Nastiness Diagnosis. Anthropology. Religion. Gender. Justice. A Personal Notepad For the General Public.
I left things behind. Sherlock Holmes 2% left. Brothers Karamazov since 33% Intact. Between 11/27 and 12/9, I cried less and less. Twice, yesterday, after I got back in Kaohsiung. Zero, today.
I went to the traditional market to buy some raw food to cook. I felt I could do things I have never done before, such as buying chicken in the traditional market (I only did so in the supermarket, first in the US, then back in Taiwan). But I also was trying to do something that can distract me. Fruit picking, cooking, vegetable cutting, dish washing, and cleaning.
I re-listened to the New Yorker Fiction podcast, love, and something else. I listened the Russian story of Nabokov twice during the trip back to Kaohsiung from Taichung.
The world has lost its color and things have become insignificant. I feel I can take some time do some other things that I didn’t allow myself to do normally. Like what? I actually also think I should do things that I always do, like the psychologist who told me to do so in order to recover from severe depression back in 2011 in Ann Arbor.
I cleaned the room.
I am so tired, and yet energetic.
I can do many things, because time no longer matter.
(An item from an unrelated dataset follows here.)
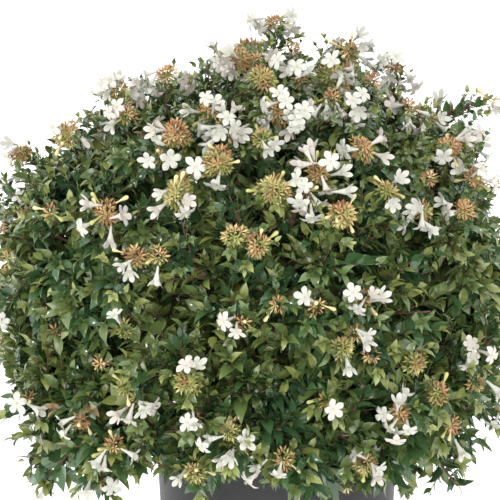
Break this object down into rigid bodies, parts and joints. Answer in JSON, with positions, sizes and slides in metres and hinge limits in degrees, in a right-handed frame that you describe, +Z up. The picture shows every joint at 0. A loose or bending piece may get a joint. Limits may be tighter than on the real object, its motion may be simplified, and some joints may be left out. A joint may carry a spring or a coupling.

But I still have to read the articles that I have to teach graduate students tomorrow. I still have to prepare for the talk next Wednesday in Nantou at the only graduate school of Southeast Asian Studies in Taiwan. But my heart is not there, I am keeping myself from my heart by the means of these mechanical things. My heart, burned, hard to get close to or even look at.
My mother said that I should have felt more positively, since I did accompany her mother for 2 more years after I have returned to the island. I would have felt much worse if I was still in the U.S.
True, I told her that I told my uncle the same thing. But I thought she was gonna recover, and last, even if only for a few more months. It still came as a shock, despite the fact that I had been told by the doctor and those dear aunts that now death was anytime, and there was no reason to be too confident.
I was crushed, and yet forced to accept it. What else can I do, except be a better person. I will go to church, wearing grandma’s clothes, for God knows how long.
I will honor her, for she was the most important person in the world, no matter how utterly different we were, and how limited our communication has always been. She was a great character, and I wish I would be that great some day.
That kind, soft, tough, stubborn, pious and cheerful.
And yet don’t romanticize things. For there was an aunt who has devoted herself to taking care of grandma day and night for three whole years. There must be pains and fatigue that we don’t know. Love and warmth that I could never obtain. So I pray to God that she is blessed further.
Pray that I will be kind, soft, tough, stubborn, pious, and cheerful, like the light of the world.